Problem requirements:
Output each line of the material exactly as it stands.

Information provided:
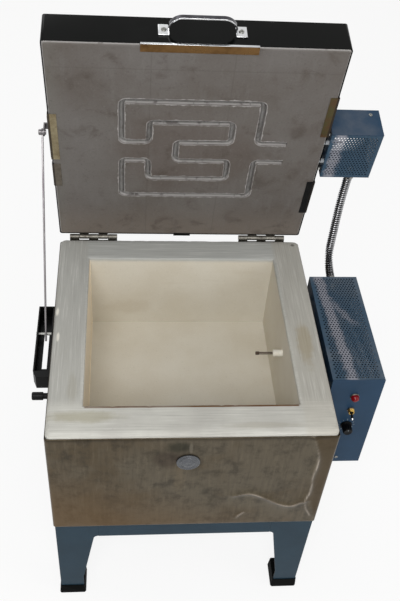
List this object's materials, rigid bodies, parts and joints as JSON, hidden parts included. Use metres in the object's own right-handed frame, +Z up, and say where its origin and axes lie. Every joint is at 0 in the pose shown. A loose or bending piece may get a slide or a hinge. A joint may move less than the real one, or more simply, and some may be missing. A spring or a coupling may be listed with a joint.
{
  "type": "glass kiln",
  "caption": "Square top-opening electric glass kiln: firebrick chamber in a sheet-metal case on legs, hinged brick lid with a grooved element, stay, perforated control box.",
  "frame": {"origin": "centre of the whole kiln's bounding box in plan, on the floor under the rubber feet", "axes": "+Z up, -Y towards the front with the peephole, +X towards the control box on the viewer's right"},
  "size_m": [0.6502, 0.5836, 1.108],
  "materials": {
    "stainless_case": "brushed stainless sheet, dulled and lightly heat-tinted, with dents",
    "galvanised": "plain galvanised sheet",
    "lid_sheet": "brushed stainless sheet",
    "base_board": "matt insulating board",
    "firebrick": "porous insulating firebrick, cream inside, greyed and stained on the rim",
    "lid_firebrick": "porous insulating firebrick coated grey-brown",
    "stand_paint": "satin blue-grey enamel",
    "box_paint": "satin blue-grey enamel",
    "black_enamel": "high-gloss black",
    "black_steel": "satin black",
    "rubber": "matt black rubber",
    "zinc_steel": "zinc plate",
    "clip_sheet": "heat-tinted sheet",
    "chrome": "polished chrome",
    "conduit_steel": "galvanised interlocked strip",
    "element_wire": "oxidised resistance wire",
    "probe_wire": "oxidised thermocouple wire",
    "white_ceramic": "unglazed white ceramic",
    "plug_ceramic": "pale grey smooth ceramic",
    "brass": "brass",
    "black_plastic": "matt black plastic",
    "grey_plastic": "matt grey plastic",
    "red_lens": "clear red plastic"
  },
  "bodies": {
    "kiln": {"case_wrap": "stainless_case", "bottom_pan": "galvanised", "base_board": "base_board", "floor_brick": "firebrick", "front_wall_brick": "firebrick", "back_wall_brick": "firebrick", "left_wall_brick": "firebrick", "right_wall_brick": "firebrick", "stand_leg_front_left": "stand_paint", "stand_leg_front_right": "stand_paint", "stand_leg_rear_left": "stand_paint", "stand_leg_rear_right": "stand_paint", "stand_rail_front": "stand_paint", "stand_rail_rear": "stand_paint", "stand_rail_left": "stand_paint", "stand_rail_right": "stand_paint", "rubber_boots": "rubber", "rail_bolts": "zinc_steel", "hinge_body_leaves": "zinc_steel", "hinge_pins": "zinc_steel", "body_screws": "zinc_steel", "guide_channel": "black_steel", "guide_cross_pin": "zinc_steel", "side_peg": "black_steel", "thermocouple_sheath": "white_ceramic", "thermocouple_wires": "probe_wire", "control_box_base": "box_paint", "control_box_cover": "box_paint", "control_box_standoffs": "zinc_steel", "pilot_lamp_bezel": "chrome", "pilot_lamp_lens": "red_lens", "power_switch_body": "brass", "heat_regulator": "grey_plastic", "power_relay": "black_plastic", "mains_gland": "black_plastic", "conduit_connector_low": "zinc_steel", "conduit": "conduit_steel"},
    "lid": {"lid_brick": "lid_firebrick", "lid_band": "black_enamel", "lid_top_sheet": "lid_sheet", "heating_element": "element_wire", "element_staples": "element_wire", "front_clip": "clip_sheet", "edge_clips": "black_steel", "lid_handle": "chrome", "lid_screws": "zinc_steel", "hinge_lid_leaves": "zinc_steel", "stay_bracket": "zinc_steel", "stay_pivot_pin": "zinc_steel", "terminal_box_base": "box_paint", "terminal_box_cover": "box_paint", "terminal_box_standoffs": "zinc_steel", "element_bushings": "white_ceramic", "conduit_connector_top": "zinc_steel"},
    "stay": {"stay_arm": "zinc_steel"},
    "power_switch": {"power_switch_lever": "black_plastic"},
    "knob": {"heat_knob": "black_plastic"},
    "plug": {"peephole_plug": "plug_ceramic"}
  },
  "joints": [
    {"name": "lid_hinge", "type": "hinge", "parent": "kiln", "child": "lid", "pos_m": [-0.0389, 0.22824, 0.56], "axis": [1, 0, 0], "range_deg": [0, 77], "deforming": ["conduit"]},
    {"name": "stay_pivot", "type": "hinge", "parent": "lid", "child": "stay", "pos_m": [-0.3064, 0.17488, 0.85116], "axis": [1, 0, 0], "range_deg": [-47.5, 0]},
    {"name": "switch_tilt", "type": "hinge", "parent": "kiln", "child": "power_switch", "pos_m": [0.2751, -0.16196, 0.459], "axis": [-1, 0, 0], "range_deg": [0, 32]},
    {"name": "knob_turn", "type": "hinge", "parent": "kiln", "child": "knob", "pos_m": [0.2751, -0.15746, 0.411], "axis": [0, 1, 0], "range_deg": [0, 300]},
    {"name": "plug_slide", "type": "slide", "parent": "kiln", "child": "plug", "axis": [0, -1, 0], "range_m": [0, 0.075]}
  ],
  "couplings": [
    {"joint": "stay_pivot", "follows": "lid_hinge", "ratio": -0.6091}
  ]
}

Worked solution:
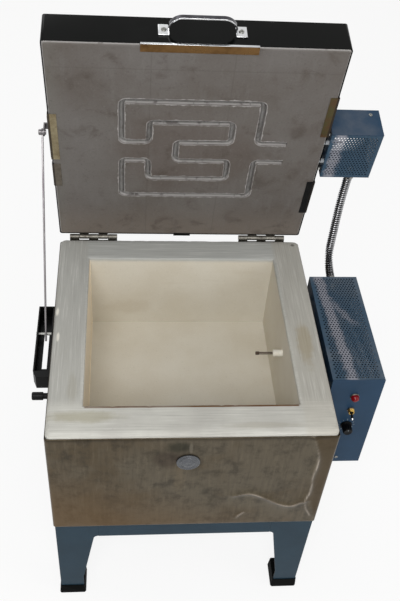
List this object's materials, rigid bodies, parts and joints as JSON, hidden parts included. Use metres in the object's own right-handed frame, +Z up, and say where its origin and axes lie. Every joint is at 0 in the pose shown. A loose or bending piece may get a slide or a hinge. A joint may move less than the real one, or more simply, and some may be missing. A spring or a coupling may be listed with a joint.
{
  "type": "glass kiln",
  "caption": "Square top-opening electric glass kiln: firebrick chamber in a sheet-metal case on legs, hinged brick lid with a grooved element, stay, perforated control box.",
  "frame": {"origin": "centre of the whole kiln's bounding box in plan, on the floor under the rubber feet", "axes": "+Z up, -Y towards the front with the peephole, +X towards the control box on the viewer's right"},
  "size_m": [0.6502, 0.5836, 1.108],
  "materials": {
    "stainless_case": "brushed stainless sheet, dulled and lightly heat-tinted, with dents",
    "galvanised": "plain galvanised sheet",
    "lid_sheet": "brushed stainless sheet",
    "base_board": "matt insulating board",
    "firebrick": "porous insulating firebrick, cream inside, greyed and stained on the rim",
    "lid_firebrick": "porous insulating firebrick coated grey-brown",
    "stand_paint": "satin blue-grey enamel",
    "box_paint": "satin blue-grey enamel",
    "black_enamel": "high-gloss black",
    "black_steel": "satin black",
    "rubber": "matt black rubber",
    "zinc_steel": "zinc plate",
    "clip_sheet": "heat-tinted sheet",
    "chrome": "polished chrome",
    "conduit_steel": "galvanised interlocked strip",
    "element_wire": "oxidised resistance wire",
    "probe_wire": "oxidised thermocouple wire",
    "white_ceramic": "unglazed white ceramic",
    "plug_ceramic": "pale grey smooth ceramic",
    "brass": "brass",
    "black_plastic": "matt black plastic",
    "grey_plastic": "matt grey plastic",
    "red_lens": "clear red plastic"
  },
  "bodies": {
    "kiln": {"case_wrap": "stainless_case", "bottom_pan": "galvanised", "base_board": "base_board", "floor_brick": "firebrick", "front_wall_brick": "firebrick", "back_wall_brick": "firebrick", "left_wall_brick": "firebrick", "right_wall_brick": "firebrick", "stand_leg_front_left": "stand_paint", "stand_leg_front_right": "stand_paint", "stand_leg_rear_left": "stand_paint", "stand_leg_rear_right": "stand_paint", "stand_rail_front": "stand_paint", "stand_rail_rear": "stand_paint", "stand_rail_left": "stand_paint", "stand_rail_right": "stand_paint", "rubber_boots": "rubber", "rail_bolts": "zinc_steel", "hinge_body_leaves": "zinc_steel", "hinge_pins": "zinc_steel", "body_screws": "zinc_steel", "guide_channel": "black_steel", "guide_cross_pin": "zinc_steel", "side_peg": "black_steel", "thermocouple_sheath": "white_ceramic", "thermocouple_wires": "probe_wire", "control_box_base": "box_paint", "control_box_cover": "box_paint", "control_box_standoffs": "zinc_steel", "pilot_lamp_bezel": "chrome", "pilot_lamp_lens": "red_lens", "power_switch_body": "brass", "heat_regulator": "grey_plastic", "power_relay": "black_plastic", "mains_gland": "black_plastic", "conduit_connector_low": "zinc_steel", "conduit": "conduit_steel"},
    "lid": {"lid_brick": "lid_firebrick", "lid_band": "black_enamel", "lid_top_sheet": "lid_sheet", "heating_element": "element_wire", "element_staples": "element_wire", "front_clip": "clip_sheet", "edge_clips": "black_steel", "lid_handle": "chrome", "lid_screws": "zinc_steel", "hinge_lid_leaves": "zinc_steel", "stay_bracket": "zinc_steel", "stay_pivot_pin": "zinc_steel", "terminal_box_base": "box_paint", "terminal_box_cover": "box_paint", "terminal_box_standoffs": "zinc_steel", "element_bushings": "white_ceramic", "conduit_connector_top": "zinc_steel"},
    "stay": {"stay_arm": "zinc_steel"},
    "power_switch": {"power_switch_lever": "black_plastic"},
    "knob": {"heat_knob": "black_plastic"},
    "plug": {"peephole_plug": "plug_ceramic"}
  },
  "joints": [
    {"name": "lid_hinge", "type": "hinge", "parent": "kiln", "child": "lid", "pos_m": [-0.0389, 0.22824, 0.56], "axis": [1, 0, 0], "range_deg": [0, 77], "deforming": ["conduit"]},
    {"name": "stay_pivot", "type": "hinge", "parent": "lid", "child": "stay", "pos_m": [-0.3064, 0.17488, 0.85116], "axis": [1, 0, 0], "range_deg": [-47.5, 0]},
    {"name": "switch_tilt", "type": "hinge", "parent": "kiln", "child": "power_switch", "pos_m": [0.2751, -0.16196, 0.459], "axis": [-1, 0, 0], "range_deg": [0, 32]},
    {"name": "knob_turn", "type": "hinge", "parent": "kiln", "child": "knob", "pos_m": [0.2751, -0.15746, 0.411], "axis": [0, 1, 0], "range_deg": [0, 300]},
    {"name": "plug_slide", "type": "slide", "parent": "kiln", "child": "plug", "axis": [0, -1, 0], "range_m": [0, 0.075]}
  ],
  "couplings": [
    {"joint": "stay_pivot", "follows": "lid_hinge", "ratio": -0.6091}
  ]
}